It’s amazing how your perspective on travel can change based on the distance required.
I can remember back when I thought the drive from Savannah to Jacksonville was long, a little over two hours. Then there was the year (while still at UPS) where I commuted by air from Savannah to Denver every week for six months. That seemed like a long trip.
The journey we’re on now began by flying three hours from Savannah to Chicago with a four layover before a 15 hour and 45 minute flight to Hong Kong. Our flight path from Chicago was over the top of Canada, down over Siberia, and across Chinese airspace before arriving in this city, the center of economic business for most of East Asia.
Three more hours in Hong Kong and then another three hour flight into the bustling Ho Chi Minh City, formerly known as Saigon. Thirty hours after leaving Savannah, we’re here.
By the time I return to Savannah, I will have flown over 20,000 miles. Now THAT’S a long trip.
But while flying I’ve been reading a book called “Into Africa”, the story of Dr. David Livingstone and his amazing journeys through the heart of that continent.
It amazes me to realize how people today will do crazy things, sometimes endangering their lives, often all for one potentially viral Youtube video. The “look at me” nature of our world is fascinating and often pursued for the most selfish reasons.
But during the 19th and early 20th century, people like Livingstone pursued great and sometimes extremely dangerous expeditions for what they believed to be the common good of our world. Names like Lewis & Clark, John Fremont, Teddy Roosevelt.
At one point in 1858 Livingstone led a journey of exploration and survey up the Zambezi River in southern Africa. The trip took FIVE YEARS to complete; it was brutal and many members of his team died along the way of disease or violence. In fact, his wife Mary missed her husband so much that she traveled from England halfway through the time and joined him along the way; she also died during the trek. Livingstone finally emerged from the adventure in 1864 and the trip was considered a failure by many of his peers.
But a few years later he went back, this time with a goal of identifying the source of the immense Nile River.

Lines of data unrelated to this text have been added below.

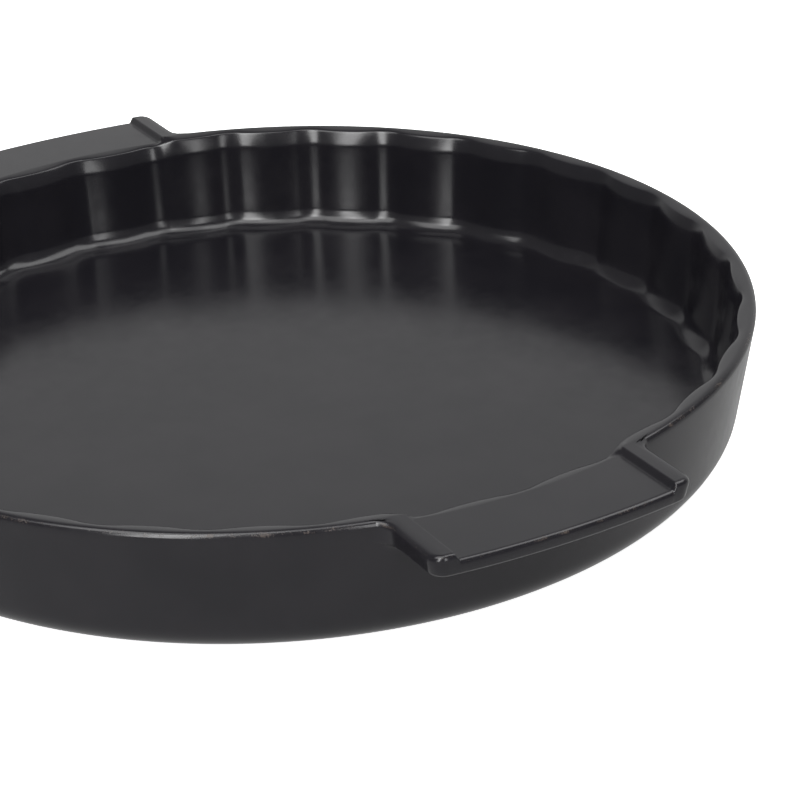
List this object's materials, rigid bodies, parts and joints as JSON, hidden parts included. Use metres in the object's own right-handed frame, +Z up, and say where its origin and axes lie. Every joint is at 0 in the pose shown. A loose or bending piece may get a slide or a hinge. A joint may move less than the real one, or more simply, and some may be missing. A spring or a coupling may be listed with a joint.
{
  "type": "fluted tart dish",
  "caption": "Round fluted tart dish in dark satin-glazed stoneware, with a drafted wall, a soft rim and two flat recessed handles.",
  "frame": {"origin": "centre of the dish on the plane of its foot ring, where it rests", "axes": "+X through the middle of the right handle, +Z up out of the open side, +Y completing a right-handed frame"},
  "size_m": [0.3438, 0.3, 0.0412],
  "materials": {
    "glaze": "satin charcoal glaze, worn thin to brown along the edges",
    "bare_clay": "matt unglazed stoneware"
  },
  "bodies": {
    "root": {"floor_plate": "glaze", "fluted_wall": "glaze", "right_handle": "glaze", "left_handle": "glaze", "foot_ring": "bare_clay"}
  },
  "joints": []
}
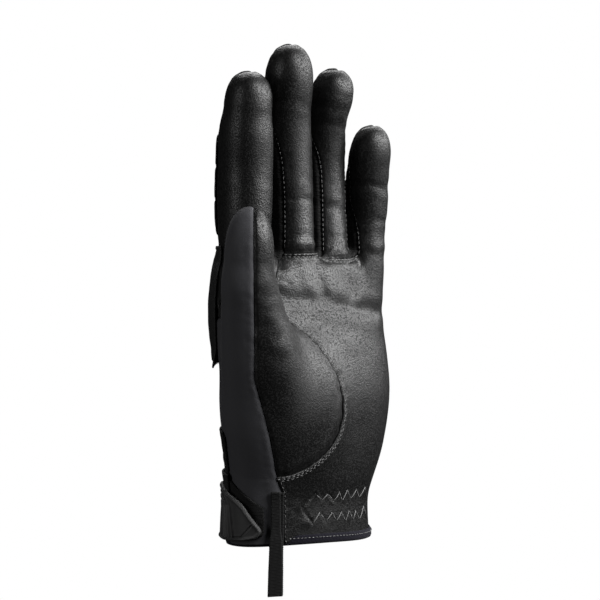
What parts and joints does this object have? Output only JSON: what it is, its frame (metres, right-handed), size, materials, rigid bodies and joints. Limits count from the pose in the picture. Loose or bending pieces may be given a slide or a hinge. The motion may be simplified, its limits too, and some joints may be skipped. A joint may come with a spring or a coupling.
{
  "type": "tactical glove",
  "caption": "Left-hand leather tactical glove in its worn form, with a padded knuckle guard, a strap with a rubber tab and a webbing pull loop at the cuff.",
  "frame": {"origin": "centre of the wrist opening, at the lower edge of the cuff", "axes": "+Z along the fingers, -Y out of the palm, +X towards the little finger"},
  "size_m": [0.1093, 0.0677, 0.2562],
  "materials": {
    "leather": "smooth goat leather, semi-gloss",
    "matte_cloth": "matte synthetic suede",
    "stretch_cloth": "knitted stretch cloth",
    "pad": "padded cloth",
    "guard": "padded cloth over foam",
    "loop_cloth": "brushed loop cloth",
    "strap": "woven strap",
    "rubber": "moulded rubber, matte",
    "binding": "folded bias tape",
    "webbing": "coarse woven webbing"
  },
  "bodies": {
    "root": {"palm": "leather", "index_front": "leather", "middle_front": "leather", "ring_front": "leather", "thumb_front": "leather", "thumb_back": "matte_cloth", "back": "stretch_cloth", "fourchette_index_middle": "stretch_cloth", "fourchette_middle_ring": "stretch_cloth", "fourchette_ring_little": "stretch_cloth", "index_back": "stretch_cloth", "middle_back": "stretch_cloth", "ring_back": "stretch_cloth", "little_back": "stretch_cloth", "index_pad": "pad", "middle_pad": "pad", "ring_pad": "pad", "little_pad": "pad", "knuckle_guard": "guard", "closure_panel": "loop_cloth", "wrist_strap": "strap", "strap_tab": "rubber", "cuff_binding": "binding", "pull_loop": "webbing"}
  },
  "joints": []
}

Few people realize now that Livingstone was not only a great explorer but at heart he was a Christian missionary. He was an ordained minister and while fame and fortune may have come his way due to the amazing perseverance and commitment his several expeditions demonstrated, at heart he was simply a follower of Christ obeying the command to “Go make disciples of all nations…”
He endured insect bites, disease, a mangled arm from a lion attack and the death of his wife. At the end of his life he was broken physically. But all his life he would wake up each morning, get out of bed and move forward, always with a heart for proclaiming Jesus to those he met.
An amazing man.
Kind of put’s a 30 hour trip to Vietnam into perspective, doesn’t it?